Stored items
########

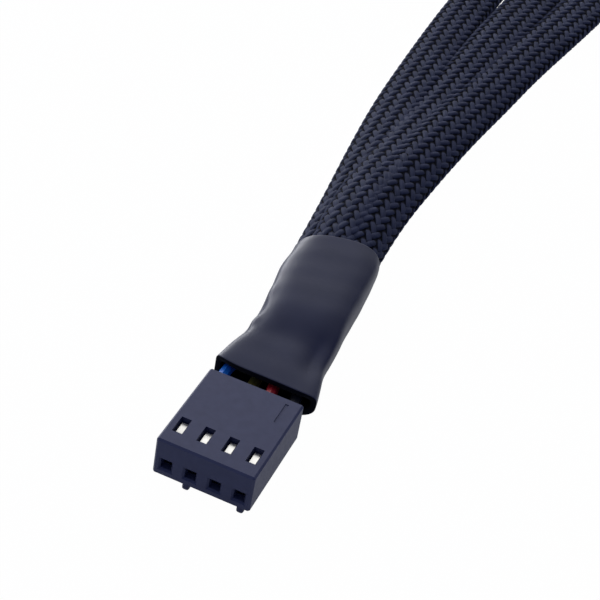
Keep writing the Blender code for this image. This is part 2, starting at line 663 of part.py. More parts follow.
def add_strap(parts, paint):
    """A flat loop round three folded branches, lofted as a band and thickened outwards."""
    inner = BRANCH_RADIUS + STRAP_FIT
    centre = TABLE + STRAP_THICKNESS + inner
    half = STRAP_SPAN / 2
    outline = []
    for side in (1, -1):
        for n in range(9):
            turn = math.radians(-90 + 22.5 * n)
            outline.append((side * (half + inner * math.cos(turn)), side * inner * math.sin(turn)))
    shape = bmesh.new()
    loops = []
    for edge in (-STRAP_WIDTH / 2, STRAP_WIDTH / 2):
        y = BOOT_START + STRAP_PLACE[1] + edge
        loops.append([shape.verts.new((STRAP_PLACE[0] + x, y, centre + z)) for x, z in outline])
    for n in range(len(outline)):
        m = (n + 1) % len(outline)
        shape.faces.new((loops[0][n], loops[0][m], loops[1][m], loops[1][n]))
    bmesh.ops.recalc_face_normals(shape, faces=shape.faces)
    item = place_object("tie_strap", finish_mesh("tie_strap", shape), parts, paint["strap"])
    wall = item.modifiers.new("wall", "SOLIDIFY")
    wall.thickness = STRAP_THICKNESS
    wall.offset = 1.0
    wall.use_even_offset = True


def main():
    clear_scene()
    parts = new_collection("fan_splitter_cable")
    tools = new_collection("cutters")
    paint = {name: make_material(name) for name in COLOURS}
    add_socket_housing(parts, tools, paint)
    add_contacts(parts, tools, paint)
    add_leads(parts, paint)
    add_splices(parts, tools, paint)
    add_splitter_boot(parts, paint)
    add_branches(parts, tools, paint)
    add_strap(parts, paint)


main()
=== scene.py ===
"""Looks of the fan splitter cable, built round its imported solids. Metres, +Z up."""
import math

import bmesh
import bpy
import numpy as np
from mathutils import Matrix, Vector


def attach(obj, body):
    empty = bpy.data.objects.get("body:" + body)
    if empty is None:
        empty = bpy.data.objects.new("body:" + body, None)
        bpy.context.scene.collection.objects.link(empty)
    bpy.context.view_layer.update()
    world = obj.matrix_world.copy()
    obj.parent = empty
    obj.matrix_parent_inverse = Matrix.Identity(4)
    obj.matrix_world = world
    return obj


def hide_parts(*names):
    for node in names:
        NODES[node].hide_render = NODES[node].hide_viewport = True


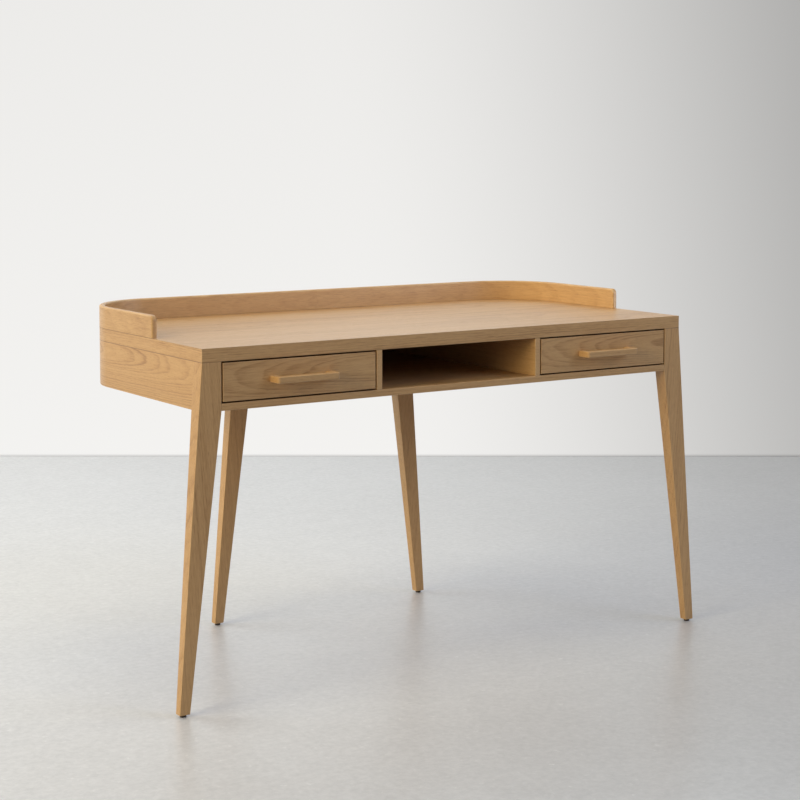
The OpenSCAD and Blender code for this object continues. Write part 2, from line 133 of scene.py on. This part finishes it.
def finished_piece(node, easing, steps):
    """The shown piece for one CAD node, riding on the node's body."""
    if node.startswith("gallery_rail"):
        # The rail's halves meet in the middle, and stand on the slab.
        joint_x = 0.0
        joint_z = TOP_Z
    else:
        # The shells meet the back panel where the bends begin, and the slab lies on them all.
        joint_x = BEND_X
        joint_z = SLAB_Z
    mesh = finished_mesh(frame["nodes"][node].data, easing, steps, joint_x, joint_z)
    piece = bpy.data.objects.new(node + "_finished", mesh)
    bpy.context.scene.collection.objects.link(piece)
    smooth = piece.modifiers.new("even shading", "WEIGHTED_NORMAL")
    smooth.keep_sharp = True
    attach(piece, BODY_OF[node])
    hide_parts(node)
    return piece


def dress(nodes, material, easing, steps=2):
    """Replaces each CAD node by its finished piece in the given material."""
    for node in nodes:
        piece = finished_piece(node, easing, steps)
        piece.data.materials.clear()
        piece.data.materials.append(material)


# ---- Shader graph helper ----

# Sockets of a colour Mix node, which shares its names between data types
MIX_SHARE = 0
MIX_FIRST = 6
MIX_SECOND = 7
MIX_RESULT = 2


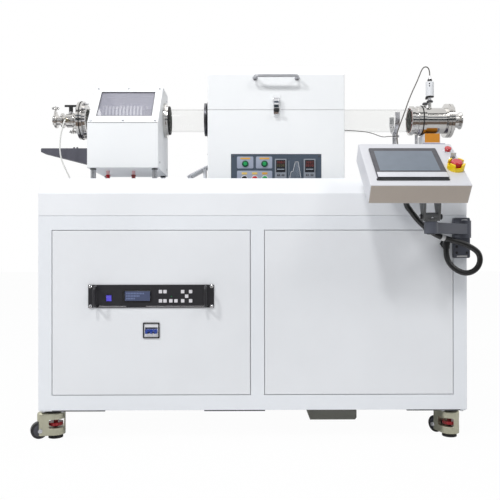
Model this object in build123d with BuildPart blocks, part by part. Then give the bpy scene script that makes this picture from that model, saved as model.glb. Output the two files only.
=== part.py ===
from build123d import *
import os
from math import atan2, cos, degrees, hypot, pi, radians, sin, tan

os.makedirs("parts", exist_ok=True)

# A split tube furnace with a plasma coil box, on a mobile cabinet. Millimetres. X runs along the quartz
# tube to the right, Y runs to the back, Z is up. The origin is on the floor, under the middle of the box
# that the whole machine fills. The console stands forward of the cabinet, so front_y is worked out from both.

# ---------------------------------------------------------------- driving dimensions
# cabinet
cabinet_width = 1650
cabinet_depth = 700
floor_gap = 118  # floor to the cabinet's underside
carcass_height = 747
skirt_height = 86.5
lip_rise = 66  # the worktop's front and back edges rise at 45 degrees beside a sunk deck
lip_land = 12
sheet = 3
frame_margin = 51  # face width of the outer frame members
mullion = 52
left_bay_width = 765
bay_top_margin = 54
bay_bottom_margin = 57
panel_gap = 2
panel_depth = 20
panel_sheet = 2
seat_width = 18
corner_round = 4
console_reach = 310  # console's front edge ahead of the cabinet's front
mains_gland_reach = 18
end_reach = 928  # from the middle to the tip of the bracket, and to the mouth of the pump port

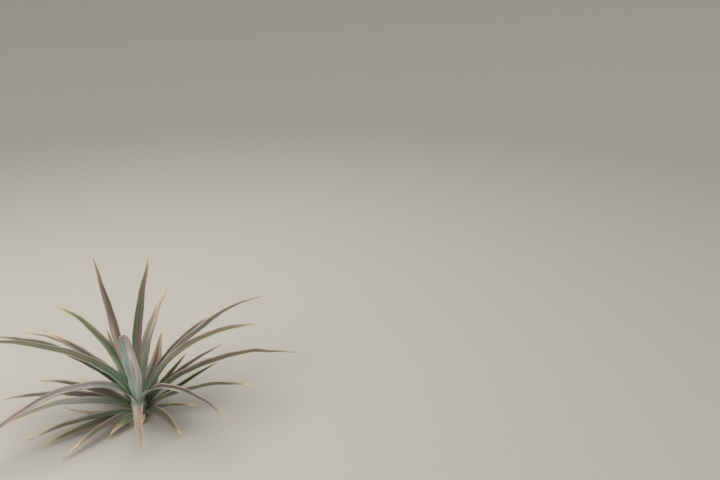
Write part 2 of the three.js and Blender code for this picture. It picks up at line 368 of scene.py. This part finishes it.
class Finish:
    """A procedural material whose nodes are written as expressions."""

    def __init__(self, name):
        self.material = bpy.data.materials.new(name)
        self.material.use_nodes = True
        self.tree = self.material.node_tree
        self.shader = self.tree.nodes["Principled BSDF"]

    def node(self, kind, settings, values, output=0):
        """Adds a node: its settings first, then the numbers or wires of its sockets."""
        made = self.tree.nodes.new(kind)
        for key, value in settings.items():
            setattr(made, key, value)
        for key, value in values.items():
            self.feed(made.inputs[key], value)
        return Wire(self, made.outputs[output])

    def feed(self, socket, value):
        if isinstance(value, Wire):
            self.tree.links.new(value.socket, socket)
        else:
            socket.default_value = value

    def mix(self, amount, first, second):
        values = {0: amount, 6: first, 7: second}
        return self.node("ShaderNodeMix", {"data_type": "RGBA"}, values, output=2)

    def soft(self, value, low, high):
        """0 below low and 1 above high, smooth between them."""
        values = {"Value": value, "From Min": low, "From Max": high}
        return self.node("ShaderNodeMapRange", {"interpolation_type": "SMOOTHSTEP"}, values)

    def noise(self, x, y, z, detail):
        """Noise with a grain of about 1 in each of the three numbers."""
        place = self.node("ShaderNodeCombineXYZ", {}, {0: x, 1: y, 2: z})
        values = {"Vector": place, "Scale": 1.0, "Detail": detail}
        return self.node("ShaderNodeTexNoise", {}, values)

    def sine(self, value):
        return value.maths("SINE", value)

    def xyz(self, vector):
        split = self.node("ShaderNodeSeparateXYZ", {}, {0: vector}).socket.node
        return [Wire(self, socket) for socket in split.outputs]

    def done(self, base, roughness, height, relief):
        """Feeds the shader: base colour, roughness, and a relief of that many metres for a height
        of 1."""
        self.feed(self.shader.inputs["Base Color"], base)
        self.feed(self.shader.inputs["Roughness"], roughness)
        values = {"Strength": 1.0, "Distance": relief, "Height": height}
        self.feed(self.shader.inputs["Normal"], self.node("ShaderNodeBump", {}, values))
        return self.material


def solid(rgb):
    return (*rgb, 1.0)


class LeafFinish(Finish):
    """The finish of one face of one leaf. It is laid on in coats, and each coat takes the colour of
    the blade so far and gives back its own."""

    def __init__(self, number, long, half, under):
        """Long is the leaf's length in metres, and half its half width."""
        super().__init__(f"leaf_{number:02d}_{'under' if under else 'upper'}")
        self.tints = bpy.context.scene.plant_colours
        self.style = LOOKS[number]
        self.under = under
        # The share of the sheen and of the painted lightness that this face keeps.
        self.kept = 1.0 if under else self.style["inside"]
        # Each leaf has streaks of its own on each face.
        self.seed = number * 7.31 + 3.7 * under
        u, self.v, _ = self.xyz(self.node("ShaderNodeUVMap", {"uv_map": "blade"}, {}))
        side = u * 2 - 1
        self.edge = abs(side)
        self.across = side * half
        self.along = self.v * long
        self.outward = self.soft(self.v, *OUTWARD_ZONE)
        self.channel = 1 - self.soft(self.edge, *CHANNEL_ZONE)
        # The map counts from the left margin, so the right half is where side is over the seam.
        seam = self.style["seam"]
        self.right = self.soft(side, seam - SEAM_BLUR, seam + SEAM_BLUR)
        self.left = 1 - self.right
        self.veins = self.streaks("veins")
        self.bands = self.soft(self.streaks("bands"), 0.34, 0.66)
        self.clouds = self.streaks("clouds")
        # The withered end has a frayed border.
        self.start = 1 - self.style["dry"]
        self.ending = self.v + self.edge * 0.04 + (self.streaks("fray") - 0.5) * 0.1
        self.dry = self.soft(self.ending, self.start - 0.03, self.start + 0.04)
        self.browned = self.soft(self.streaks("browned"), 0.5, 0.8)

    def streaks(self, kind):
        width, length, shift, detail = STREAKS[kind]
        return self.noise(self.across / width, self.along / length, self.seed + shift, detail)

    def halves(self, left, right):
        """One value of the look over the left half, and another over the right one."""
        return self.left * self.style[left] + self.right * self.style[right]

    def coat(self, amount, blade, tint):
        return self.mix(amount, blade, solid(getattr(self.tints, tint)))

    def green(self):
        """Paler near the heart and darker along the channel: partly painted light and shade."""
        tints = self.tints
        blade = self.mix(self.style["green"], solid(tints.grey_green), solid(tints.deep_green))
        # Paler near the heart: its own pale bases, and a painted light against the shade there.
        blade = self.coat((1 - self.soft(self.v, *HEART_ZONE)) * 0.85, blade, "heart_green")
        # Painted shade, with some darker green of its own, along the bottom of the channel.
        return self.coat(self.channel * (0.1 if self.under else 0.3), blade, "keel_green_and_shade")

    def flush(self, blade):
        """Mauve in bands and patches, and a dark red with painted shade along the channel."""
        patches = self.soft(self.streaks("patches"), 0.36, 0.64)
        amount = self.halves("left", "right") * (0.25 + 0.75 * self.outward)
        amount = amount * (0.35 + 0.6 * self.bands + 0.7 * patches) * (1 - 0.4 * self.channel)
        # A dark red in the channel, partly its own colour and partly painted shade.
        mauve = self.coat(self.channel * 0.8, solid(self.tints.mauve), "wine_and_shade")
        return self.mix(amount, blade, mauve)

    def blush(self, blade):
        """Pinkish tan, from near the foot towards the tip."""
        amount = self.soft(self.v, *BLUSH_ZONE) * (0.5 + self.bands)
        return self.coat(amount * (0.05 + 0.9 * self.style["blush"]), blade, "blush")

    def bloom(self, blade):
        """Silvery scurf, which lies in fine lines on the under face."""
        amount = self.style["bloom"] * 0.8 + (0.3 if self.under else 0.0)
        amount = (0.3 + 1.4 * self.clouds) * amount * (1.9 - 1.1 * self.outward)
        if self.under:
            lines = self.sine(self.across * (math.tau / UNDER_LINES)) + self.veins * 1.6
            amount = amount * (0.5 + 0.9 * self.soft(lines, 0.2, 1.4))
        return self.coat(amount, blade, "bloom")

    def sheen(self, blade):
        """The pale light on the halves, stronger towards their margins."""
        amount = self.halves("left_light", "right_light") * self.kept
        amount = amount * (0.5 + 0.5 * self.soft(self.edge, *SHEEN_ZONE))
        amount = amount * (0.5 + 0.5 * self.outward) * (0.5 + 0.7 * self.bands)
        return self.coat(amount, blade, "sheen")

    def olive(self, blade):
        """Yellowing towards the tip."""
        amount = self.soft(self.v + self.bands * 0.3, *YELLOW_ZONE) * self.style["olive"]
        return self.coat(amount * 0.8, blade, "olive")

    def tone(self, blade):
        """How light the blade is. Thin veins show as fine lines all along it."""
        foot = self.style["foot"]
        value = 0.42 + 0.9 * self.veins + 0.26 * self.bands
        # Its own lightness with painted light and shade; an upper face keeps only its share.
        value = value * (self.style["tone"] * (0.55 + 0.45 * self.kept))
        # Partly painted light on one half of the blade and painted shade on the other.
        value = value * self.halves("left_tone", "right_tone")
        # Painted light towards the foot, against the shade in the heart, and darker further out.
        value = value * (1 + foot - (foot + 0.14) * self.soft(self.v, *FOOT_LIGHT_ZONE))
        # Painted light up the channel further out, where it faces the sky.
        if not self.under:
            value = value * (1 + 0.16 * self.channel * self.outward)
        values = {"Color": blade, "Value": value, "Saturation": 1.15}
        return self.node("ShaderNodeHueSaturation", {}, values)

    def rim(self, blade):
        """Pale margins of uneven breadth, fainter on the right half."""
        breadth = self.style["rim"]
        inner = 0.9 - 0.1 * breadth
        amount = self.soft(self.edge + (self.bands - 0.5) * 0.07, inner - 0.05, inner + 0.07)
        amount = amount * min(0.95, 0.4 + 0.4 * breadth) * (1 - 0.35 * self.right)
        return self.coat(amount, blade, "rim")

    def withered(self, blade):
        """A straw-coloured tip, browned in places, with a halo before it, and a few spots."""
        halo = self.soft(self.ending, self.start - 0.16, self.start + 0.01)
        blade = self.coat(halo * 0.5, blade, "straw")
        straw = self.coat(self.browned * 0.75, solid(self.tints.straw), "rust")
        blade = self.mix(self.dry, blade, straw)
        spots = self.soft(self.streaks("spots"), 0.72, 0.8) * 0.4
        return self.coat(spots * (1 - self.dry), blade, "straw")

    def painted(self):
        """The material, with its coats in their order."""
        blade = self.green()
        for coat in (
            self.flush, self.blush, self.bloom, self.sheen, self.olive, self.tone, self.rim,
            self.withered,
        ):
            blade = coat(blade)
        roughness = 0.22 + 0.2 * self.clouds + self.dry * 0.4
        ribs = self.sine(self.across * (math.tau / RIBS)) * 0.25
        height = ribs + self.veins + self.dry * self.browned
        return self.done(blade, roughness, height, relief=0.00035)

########

▶ **What needs to be done**: Copy out exactly the lines from the one containing "loops[0][m], loops[1][m], loops[1][n]))" to the one containing "NODES[node].hide_render = NODES[node].hide_viewport", both ends inclusive.

▶ **Solution to this exercise**:
        shape.faces.new((loops[0][n], loops[0][m], loops[1][m], loops[1][n]))
    bmesh.ops.recalc_face_normals(shape, faces=shape.faces)
    item = place_object("tie_strap", finish_mesh("tie_strap", shape), parts, paint["strap"])
    wall = item.modifiers.new("wall", "SOLIDIFY")
    wall.thickness = STRAP_THICKNESS
    wall.offset = 1.0
    wall.use_even_offset = True


def main():
    clear_scene()
    parts = new_collection("fan_splitter_cable")
    tools = new_collection("cutters")
    paint = {name: make_material(name) for name in COLOURS}
    add_socket_housing(parts, tools, paint)
    add_contacts(parts, tools, paint)
    add_leads(parts, paint)
    add_splices(parts, tools, paint)
    add_splitter_boot(parts, paint)
    add_branches(parts, tools, paint)
    add_strap(parts, paint)


main()
=== scene.py ===
"""Looks of the fan splitter cable, built round its imported solids. Metres, +Z up."""
import math

import bmesh
import bpy
import numpy as np
from mathutils import Matrix, Vector


def attach(obj, body):
    empty = bpy.data.objects.get("body:" + body)
    if empty is None:
        empty = bpy.data.objects.new("body:" + body, None)
        bpy.context.scene.collection.objects.link(empty)
    bpy.context.view_layer.update()
    world = obj.matrix_world.copy()
    obj.parent = empty
    obj.matrix_parent_inverse = Matrix.Identity(4)
    obj.matrix_world = world
    return obj


def hide_parts(*names):
    for node in names:
        NODES[node].hide_render = NODES[node].hide_viewport = True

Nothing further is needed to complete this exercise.